Who controls the judiciary?

And it’s not just the legislative branch that controls the judiciary. More particularly, it’s three lawmakers: the speaker of the House, the chairman of the Senate judiciary committee, and the president pro tempore of the Senate. These three appoint all ten members of the Judicial Merit Selection Commission, the body that nominates judges for ultimate legislative approval. By law, six of the ten must be lawmakers: the House speaker appoints five, the president pro tempore appoints two, and the Senate judiciary chairman appoints three.

So – three lawmakers appoint the ten-member Judicial Merit Selection Commission that nominates judges, and six of those ten have to be lawmakers.

Just how unusual is South Carolina’s judicial appointment system?

  • South Carolina is one of only two states in the nation (the other is Virginia) in which the legislature is involved in both the nominating and appointment process of state judges.
  • South Carolina is only one of 13 states in the U.S. without the American Bar Association-supported “merit selection” process for electing state judges.
  • We are one of two states (the other is Tennessee) in which the Judicial nominating committee is appointed by the legislature.
  • Only one other state (Virginia) appoints judges to both the Supreme Court and Court of Appeals by legislative appointment.
  • South Carolina is the only state in which the legislature has appointment powers for an unexpired judicial term.

To illustrate the unique dominance South Carolina’s General Assembly holds over the judicial appointment process, consider:

  • Forty-five states allow the governor to participate in some fashion in filling unexpired terms.
  • Twenty-six states allow the governor to participate in full term appointments.
  • Five states allow their governor to participate in methods of retention of judges.

But there is another oddity about South Carolina’s judicial selection system that deserves attention.

Once a judicial candidate has been approved by the ten-member, legislatively dominated Commission, he or she goes on to a joint session of House and Senate for a majority vote.

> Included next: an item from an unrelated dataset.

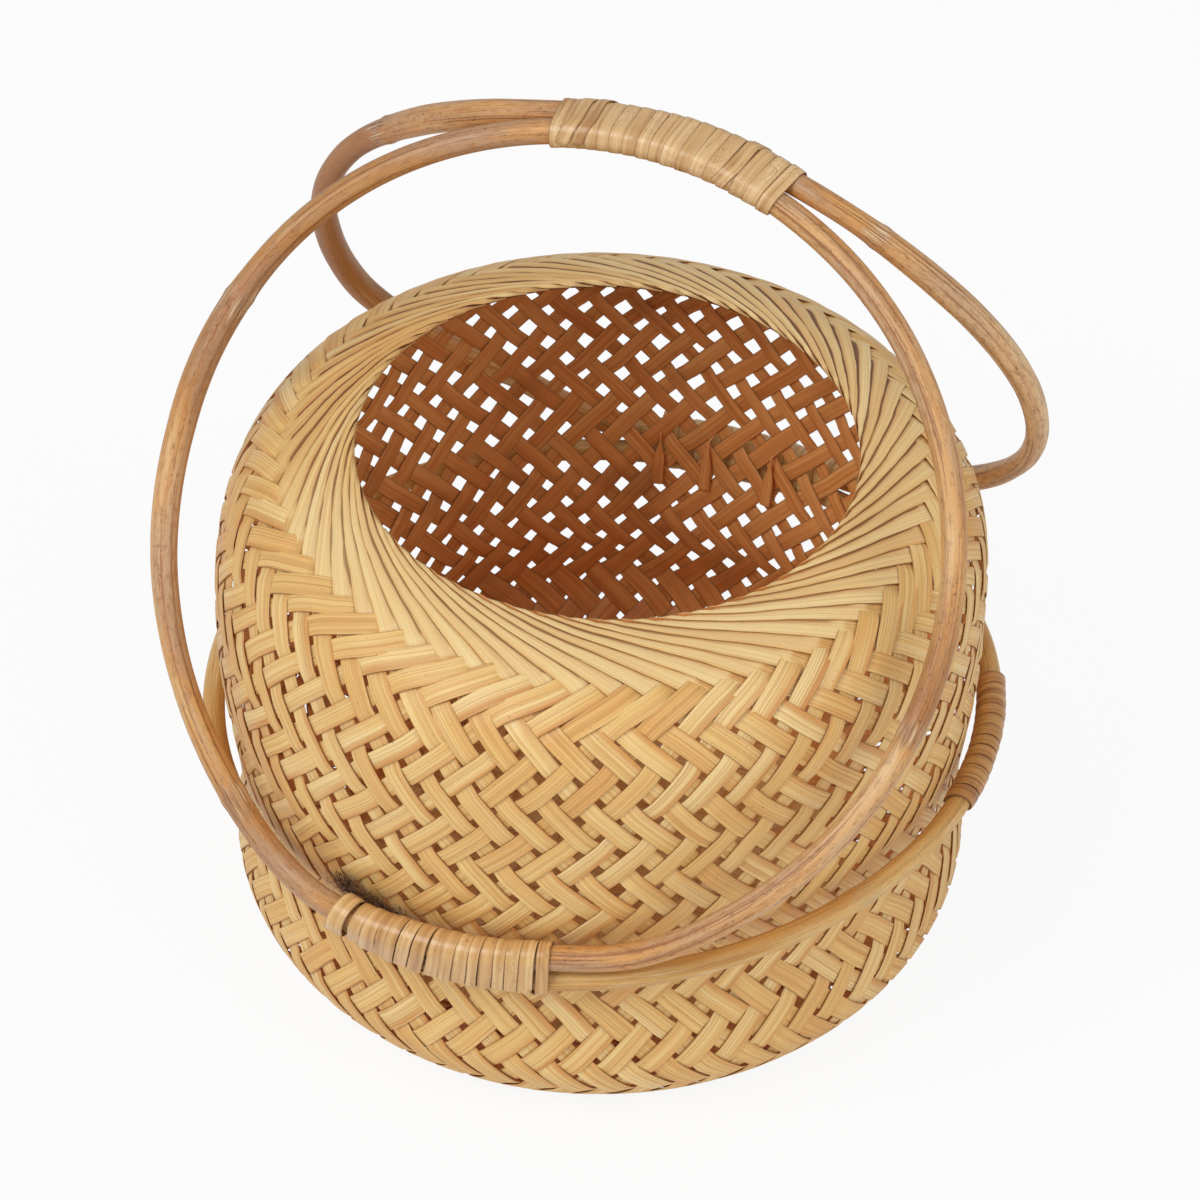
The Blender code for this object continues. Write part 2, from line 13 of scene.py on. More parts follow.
import bpy
import numpy as np
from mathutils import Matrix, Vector


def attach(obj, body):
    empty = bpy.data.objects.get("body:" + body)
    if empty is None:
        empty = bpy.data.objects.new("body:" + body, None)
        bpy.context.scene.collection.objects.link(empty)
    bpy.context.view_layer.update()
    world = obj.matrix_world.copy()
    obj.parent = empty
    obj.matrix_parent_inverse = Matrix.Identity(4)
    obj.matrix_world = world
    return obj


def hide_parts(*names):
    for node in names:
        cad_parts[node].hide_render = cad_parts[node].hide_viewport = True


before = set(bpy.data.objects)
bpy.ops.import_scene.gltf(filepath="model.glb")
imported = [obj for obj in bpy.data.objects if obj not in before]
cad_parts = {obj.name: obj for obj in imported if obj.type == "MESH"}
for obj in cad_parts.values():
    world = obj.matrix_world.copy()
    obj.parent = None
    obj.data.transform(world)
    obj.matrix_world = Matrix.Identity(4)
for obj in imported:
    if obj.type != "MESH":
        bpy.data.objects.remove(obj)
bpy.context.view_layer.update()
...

It’s not simply and up-or-down vote on one candidate, however; it’s a vote from among two or three candidates. The Judicial Merit Selection Commission is required to nominate up to three qualified candidates for each position (assuming there are three qualified applicants).

If they want the job, therefore, judicial nominees must curry favor with legislators – “curry favor” meaning schmooze, glad hand – in order to secure the requisite number of votes. Accordingly, in the run-up to a judicial election, one can see candidates for judgeships in the Statehouse garage lined up to shake hands with lawmakers as they enter the building – an unusual spectacle that nicely captures the relationship between the state’s legislature and judiciary. Lawmakers, for their part, have in the past been quite open about the fact that they’ve got to “get to know” candidates before they’ll support their candidacies.

What this means, in effect, is that by the time a judicial nominee becomes a judge in South Carolina, he or she is personally and professionally beholden to state lawmakers in unhealthy ways. Can judicial independence really exist in such a system? The fact that the question can be seriously asked is a problem.

It’s hard to imagine anyone seriously arguing that this is a fair and ideal system. Yet it’s just as hard to imagine the General Assembly reforming the system of its own free will. Reform, in this case, would involve the General Assembly giving up power – specifically, giving the governor power to nominate judges, with advice and consent of the Senate.

Of course, lawmakers typically don’t give up power unless they’re energetically encouraged to do so by engaged citizens.